Currently a tightrope is being walked. Concessions are made that make no sense for the Springboks. Jan Serfontein should never have been released for the tour, but to keep his club happy and allow them to be nicer to the Boks in future, he was allowed to take time to settle in at Montpellier. Which other nation would have allowed that?


Louw has been one player who has always said he wants to play for the Boks and that should be applauded. Others need to make the decision as well. We can’t consistently have the argument over the likes of Vermeulen, Frans Steyn and others if nobody knows whether they want to play test rugby again or not.

The current Springbok team is loaded with talent, but their performances when things go wrong have left them looking like a team bereft of confidence, direction and sometimes leadership. Top teams have experienced leadership cores to guide them. This Bok team is still learning and growing, but they are nowhere near what is needed.

Building a team at test level is incredibly difficult. Just 12 weekends a year with limited time to implement plans and often without the very personnel you need so desperately, it is a process that is fraught with danger. Then Springbok fans rightfully expect their team to perform in every test that they play.

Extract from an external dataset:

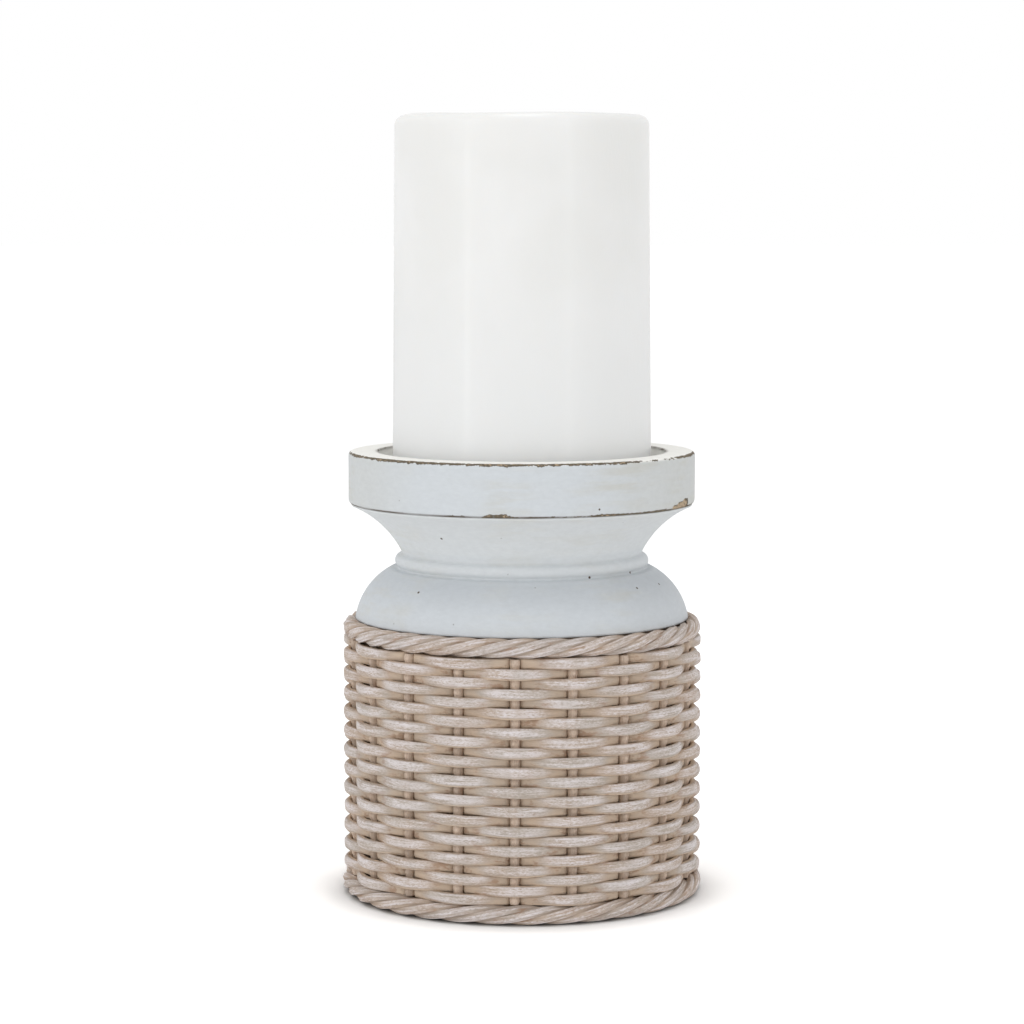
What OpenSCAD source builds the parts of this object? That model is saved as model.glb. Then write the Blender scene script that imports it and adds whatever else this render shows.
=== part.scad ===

By excluding those with so much experience, the Boks have done themselves a disservice.

Of course the argument is much more complex than just this above. Overseas players often don’t have the same fitness levels and generally can’t join the team until the week of the test when the Rule 9 comes into play.

But there are ways around this. They require commitment from the players, some innovative thinking and a clear direction for all involved.

It is not likely that those experienced Boks may have changed the course of Saturday’s result. But there would have been more composure, more direction and Springbok rugby wouldn’t be talking about another moment of rebuilding and crisis when, two years out from the World Cup, the team now needs to start narrowing the focus for Japan 2019.